What to work on
Copy out each line featuring the string "Vector" from the entries beneath.

● ● ● ● ● ● ●

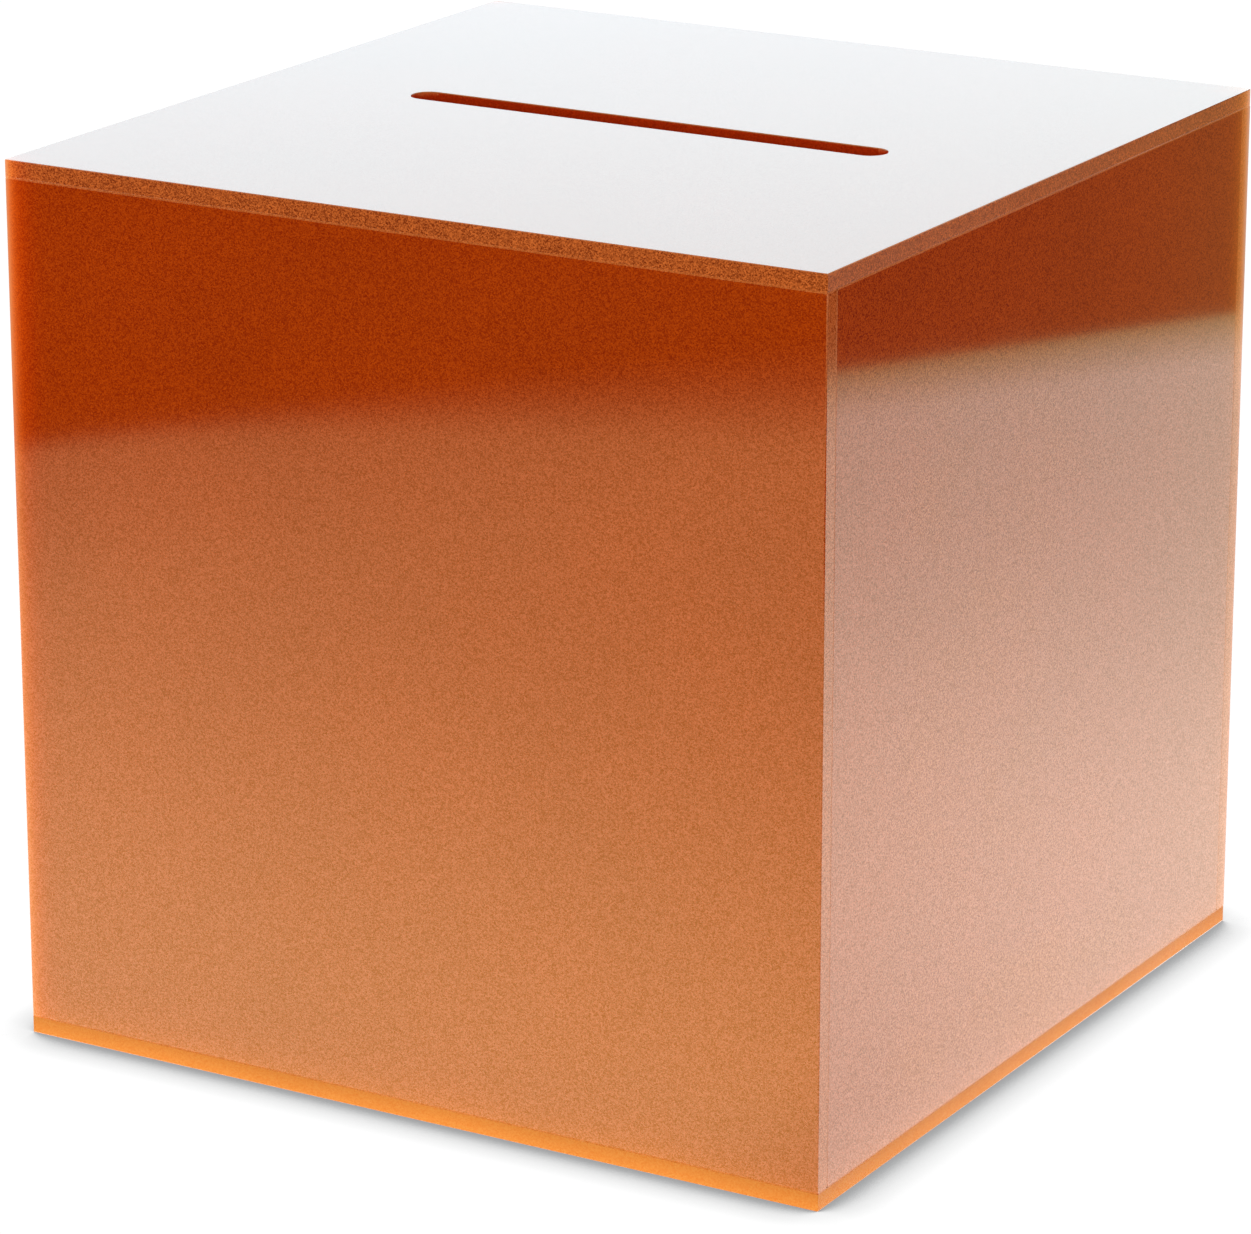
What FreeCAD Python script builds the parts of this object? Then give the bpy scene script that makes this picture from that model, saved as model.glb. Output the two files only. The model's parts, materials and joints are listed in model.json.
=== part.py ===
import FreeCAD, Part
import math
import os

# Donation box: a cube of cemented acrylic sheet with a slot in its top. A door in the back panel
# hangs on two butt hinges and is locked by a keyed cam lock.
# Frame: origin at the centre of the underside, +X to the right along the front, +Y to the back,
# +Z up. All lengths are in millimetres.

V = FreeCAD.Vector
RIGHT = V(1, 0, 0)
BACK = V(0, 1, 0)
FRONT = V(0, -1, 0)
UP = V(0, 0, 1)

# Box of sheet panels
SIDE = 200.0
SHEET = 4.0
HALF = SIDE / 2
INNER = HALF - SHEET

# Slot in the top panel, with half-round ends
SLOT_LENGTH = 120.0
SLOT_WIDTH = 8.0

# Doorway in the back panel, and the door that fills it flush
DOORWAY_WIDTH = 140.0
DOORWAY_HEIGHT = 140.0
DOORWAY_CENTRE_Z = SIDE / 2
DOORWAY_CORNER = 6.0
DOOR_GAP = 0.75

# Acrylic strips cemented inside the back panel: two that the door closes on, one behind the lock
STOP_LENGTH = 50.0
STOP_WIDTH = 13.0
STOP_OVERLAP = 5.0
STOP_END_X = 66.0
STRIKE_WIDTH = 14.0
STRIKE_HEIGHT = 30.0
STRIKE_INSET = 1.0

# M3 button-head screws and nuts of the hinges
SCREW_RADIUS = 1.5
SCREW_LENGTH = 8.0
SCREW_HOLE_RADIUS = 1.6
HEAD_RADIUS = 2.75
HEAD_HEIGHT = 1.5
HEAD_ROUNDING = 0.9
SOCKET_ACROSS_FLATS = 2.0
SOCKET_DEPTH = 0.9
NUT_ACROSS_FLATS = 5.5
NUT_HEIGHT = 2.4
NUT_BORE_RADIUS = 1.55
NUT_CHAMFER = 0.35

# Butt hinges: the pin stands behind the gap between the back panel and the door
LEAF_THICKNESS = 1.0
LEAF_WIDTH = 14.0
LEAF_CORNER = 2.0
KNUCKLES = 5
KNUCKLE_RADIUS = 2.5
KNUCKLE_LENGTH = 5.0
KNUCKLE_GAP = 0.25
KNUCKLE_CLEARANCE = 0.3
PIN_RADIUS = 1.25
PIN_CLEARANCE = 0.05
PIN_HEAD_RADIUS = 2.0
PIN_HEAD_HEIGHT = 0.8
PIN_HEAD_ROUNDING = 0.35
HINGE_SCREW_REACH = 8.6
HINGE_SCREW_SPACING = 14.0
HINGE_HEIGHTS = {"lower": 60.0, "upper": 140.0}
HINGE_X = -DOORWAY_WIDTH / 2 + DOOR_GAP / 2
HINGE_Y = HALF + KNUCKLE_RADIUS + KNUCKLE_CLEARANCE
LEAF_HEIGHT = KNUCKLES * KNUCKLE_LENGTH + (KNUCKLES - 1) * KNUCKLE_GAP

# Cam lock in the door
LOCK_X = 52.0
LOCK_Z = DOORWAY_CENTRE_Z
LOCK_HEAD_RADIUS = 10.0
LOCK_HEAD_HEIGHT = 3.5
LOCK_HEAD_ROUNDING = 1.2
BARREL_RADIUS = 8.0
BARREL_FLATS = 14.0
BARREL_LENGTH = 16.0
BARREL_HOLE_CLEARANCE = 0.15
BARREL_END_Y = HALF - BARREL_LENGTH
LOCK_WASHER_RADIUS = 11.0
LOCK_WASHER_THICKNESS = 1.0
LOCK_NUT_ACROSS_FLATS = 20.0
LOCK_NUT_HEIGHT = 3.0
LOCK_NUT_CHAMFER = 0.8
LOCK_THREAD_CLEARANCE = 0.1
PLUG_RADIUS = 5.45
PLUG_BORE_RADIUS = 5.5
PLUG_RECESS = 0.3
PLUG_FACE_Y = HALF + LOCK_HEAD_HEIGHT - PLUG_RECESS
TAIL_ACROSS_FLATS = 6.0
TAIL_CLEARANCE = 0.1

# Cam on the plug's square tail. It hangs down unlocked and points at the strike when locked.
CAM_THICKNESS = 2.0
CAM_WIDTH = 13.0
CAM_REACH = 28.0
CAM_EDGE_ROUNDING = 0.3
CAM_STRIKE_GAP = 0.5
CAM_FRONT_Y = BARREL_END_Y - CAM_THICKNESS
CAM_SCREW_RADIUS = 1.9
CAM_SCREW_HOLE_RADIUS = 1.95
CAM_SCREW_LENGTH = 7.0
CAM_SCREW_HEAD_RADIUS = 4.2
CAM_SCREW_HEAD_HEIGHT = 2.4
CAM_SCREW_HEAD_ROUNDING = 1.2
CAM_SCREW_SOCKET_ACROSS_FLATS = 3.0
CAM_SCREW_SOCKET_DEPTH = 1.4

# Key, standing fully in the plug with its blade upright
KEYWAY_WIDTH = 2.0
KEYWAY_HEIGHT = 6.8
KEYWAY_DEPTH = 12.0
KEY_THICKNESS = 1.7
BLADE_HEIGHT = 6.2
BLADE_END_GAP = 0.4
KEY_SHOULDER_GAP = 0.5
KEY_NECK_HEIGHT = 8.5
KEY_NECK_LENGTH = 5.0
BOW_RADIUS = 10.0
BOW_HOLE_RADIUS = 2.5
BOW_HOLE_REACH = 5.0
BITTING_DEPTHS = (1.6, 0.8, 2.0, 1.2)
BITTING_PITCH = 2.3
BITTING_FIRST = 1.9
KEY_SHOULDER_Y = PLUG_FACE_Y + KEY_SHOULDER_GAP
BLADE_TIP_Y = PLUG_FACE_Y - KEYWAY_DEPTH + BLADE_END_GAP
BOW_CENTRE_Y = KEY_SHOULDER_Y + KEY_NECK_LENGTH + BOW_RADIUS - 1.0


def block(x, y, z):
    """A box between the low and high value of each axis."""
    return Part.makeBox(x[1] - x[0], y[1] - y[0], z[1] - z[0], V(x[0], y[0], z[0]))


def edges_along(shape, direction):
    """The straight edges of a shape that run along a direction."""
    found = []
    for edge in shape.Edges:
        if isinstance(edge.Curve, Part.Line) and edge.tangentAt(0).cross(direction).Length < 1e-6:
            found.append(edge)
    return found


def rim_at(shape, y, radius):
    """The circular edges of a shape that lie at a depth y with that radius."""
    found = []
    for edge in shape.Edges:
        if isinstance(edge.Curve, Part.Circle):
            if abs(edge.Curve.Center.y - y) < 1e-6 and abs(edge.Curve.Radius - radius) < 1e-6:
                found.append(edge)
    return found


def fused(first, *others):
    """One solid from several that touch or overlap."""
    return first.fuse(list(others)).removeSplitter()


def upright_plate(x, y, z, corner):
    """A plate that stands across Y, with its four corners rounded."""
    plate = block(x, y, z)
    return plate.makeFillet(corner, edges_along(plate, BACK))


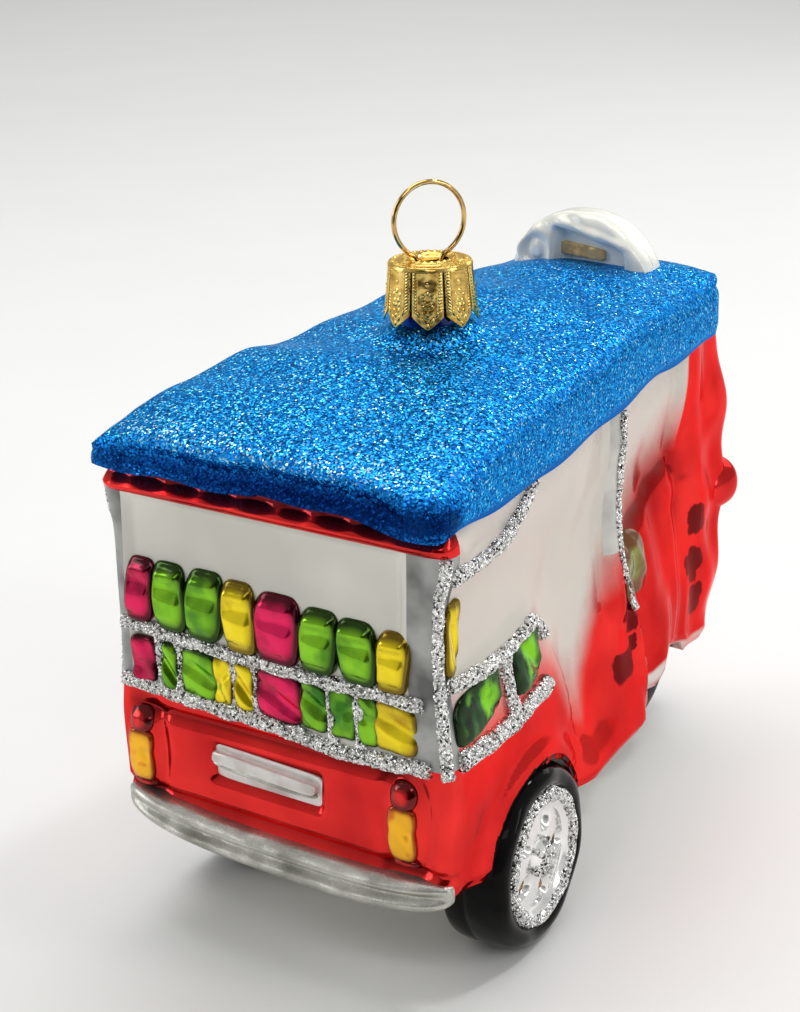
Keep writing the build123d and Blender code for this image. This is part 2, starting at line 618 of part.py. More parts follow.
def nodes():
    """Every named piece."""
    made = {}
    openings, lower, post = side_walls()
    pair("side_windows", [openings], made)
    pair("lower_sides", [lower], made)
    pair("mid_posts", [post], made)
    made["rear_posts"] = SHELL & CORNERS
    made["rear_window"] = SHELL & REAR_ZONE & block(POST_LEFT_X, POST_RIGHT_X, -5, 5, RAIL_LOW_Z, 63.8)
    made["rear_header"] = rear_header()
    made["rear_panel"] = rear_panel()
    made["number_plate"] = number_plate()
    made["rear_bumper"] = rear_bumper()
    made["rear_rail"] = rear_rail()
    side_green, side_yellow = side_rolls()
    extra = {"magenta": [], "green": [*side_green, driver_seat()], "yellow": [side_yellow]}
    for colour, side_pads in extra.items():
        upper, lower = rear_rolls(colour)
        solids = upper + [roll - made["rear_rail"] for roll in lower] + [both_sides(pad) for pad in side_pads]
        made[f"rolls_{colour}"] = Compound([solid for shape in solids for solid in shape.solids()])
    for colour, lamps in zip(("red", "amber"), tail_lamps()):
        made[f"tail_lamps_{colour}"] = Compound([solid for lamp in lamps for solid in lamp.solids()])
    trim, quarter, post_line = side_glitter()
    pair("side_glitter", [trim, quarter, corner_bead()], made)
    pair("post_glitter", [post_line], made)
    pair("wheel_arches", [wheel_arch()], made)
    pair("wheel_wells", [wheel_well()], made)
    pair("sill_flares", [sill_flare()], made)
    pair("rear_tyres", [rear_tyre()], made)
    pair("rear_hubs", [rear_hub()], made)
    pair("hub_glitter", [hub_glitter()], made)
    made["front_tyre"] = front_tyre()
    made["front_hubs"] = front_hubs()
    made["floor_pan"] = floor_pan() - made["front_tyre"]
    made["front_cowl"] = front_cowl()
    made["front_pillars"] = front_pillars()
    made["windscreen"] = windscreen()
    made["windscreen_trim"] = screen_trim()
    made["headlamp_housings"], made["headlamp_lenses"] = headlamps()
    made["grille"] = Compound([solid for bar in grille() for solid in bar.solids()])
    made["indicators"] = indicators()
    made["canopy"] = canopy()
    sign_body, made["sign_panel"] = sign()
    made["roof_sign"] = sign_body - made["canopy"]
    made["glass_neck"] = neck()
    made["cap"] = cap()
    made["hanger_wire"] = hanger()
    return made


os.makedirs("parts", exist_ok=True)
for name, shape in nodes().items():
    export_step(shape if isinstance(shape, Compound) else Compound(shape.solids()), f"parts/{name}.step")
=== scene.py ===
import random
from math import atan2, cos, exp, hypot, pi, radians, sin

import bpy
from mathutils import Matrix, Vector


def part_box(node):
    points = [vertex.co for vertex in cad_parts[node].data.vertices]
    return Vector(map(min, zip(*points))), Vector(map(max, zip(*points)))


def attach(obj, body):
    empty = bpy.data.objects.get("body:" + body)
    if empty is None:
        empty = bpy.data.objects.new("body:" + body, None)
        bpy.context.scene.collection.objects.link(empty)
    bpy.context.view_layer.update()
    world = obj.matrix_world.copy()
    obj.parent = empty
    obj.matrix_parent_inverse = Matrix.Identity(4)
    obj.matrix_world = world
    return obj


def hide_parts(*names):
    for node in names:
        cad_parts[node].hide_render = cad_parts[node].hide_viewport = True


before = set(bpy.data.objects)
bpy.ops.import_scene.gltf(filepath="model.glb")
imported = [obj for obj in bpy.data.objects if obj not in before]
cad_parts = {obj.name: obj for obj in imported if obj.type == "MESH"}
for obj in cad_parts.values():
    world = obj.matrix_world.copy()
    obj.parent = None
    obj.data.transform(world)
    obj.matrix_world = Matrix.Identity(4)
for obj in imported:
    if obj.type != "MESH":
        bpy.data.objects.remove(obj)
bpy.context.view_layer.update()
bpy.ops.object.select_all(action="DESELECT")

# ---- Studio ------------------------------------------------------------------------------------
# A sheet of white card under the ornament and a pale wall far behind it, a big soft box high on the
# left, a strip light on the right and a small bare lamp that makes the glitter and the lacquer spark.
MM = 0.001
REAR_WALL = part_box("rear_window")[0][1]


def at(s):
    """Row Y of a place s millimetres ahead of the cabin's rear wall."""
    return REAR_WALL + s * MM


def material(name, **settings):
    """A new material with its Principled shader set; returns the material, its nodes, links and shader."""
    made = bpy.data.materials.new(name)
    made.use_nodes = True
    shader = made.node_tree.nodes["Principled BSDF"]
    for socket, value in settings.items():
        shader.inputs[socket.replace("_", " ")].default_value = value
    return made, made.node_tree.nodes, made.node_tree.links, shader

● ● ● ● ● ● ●

Expected output
V = FreeCAD.Vector
from mathutils import Matrix, Vector
    return Vector(map(min, zip(*points))), Vector(map(max, zip(*points)))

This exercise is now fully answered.